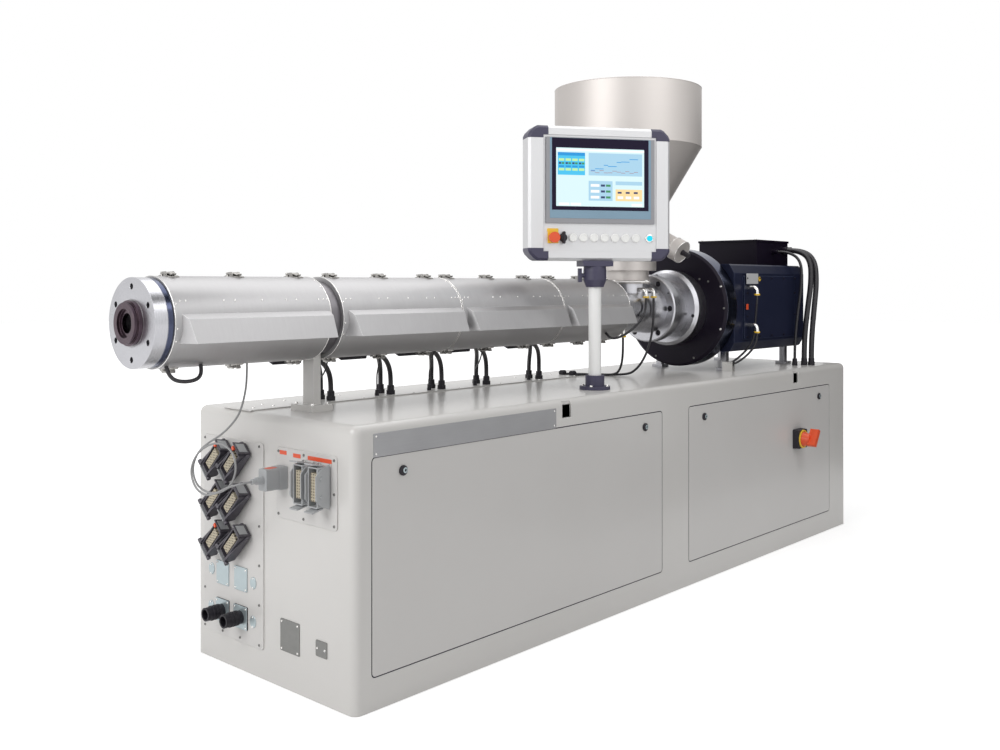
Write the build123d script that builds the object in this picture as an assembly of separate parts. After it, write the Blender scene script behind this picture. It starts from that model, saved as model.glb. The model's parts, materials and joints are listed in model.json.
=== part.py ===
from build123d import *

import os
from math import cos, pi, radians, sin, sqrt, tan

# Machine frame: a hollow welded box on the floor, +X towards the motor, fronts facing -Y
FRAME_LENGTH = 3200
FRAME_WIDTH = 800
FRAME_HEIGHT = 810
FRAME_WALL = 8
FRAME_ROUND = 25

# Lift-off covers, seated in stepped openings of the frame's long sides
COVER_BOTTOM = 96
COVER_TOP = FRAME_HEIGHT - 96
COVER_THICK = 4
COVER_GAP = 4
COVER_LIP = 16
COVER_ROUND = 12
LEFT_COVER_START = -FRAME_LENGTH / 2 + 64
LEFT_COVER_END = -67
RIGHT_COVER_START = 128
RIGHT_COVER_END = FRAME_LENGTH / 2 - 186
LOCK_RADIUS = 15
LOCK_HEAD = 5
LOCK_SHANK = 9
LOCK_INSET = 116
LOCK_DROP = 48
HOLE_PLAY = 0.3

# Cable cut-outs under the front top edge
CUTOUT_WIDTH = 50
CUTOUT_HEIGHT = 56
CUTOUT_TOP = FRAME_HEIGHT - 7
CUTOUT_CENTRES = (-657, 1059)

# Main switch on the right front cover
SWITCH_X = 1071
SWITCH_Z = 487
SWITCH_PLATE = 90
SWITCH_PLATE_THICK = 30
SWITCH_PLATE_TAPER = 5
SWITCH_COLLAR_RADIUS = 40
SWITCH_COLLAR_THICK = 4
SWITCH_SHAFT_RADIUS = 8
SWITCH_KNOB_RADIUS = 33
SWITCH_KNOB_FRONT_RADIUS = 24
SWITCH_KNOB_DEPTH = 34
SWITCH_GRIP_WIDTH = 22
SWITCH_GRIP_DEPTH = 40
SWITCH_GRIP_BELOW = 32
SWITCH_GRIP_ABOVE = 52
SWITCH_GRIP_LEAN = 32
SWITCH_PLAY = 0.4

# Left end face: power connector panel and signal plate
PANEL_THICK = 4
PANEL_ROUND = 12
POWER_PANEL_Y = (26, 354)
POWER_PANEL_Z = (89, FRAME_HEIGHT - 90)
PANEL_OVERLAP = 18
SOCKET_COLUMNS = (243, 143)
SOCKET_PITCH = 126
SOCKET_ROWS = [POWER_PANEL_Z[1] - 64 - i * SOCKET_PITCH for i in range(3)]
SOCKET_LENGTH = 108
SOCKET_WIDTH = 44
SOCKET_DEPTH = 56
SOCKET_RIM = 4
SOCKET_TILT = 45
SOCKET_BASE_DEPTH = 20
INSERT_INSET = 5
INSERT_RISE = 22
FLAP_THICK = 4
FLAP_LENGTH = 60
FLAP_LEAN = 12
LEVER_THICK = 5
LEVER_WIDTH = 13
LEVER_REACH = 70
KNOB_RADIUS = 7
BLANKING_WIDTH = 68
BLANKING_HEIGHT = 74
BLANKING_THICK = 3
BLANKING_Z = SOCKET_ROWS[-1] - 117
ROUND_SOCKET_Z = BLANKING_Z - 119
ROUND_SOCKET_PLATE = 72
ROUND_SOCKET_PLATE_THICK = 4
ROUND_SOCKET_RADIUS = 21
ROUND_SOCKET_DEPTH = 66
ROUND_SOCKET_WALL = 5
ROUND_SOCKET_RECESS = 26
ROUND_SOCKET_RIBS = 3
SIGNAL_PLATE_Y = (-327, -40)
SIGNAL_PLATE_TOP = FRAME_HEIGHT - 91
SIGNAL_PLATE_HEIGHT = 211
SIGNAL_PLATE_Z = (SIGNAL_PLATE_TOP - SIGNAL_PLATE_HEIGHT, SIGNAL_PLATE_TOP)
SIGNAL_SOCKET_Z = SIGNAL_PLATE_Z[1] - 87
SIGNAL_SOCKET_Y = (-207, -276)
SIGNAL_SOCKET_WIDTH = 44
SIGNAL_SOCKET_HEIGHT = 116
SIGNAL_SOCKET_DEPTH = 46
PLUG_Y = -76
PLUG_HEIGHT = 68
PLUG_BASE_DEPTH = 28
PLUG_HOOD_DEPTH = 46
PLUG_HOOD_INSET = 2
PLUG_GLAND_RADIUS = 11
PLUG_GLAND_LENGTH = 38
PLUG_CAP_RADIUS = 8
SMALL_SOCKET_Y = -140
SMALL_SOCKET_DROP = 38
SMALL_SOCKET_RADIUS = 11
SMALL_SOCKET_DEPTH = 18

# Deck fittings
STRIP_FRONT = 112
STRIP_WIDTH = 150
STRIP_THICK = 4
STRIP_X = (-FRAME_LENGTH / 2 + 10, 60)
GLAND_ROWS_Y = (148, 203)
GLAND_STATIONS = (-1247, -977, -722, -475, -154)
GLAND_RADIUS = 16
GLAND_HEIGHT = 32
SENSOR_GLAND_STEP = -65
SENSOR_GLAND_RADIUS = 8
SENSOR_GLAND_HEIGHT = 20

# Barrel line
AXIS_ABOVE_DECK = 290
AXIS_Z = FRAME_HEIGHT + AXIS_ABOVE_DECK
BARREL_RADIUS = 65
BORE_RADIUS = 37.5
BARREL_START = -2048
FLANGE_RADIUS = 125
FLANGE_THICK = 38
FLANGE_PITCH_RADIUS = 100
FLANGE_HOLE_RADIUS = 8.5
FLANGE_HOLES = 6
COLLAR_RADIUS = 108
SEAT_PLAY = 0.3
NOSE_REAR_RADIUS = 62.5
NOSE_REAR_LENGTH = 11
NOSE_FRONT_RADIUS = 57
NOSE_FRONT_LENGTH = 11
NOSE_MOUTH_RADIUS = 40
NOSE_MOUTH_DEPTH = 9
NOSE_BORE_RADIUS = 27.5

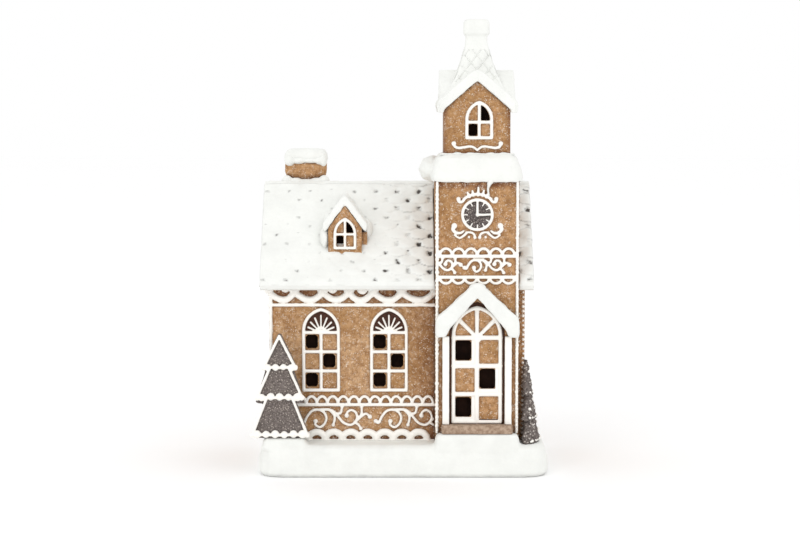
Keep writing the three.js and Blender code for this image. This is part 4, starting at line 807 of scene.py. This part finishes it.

-=-=-

Find all the lines containing "this" in the material, then copy them.

Write the build123d script that builds the object in this picture as an assembly of separate parts. After it, write the Blender scene script behind this picture. It starts from that model, saved as model.glb. The model's parts, materials and joints are listed in model.json.
Keep writing the three.js and Blender code for this image. This is part 4, starting at line 807 of scene.py. This part finishes it.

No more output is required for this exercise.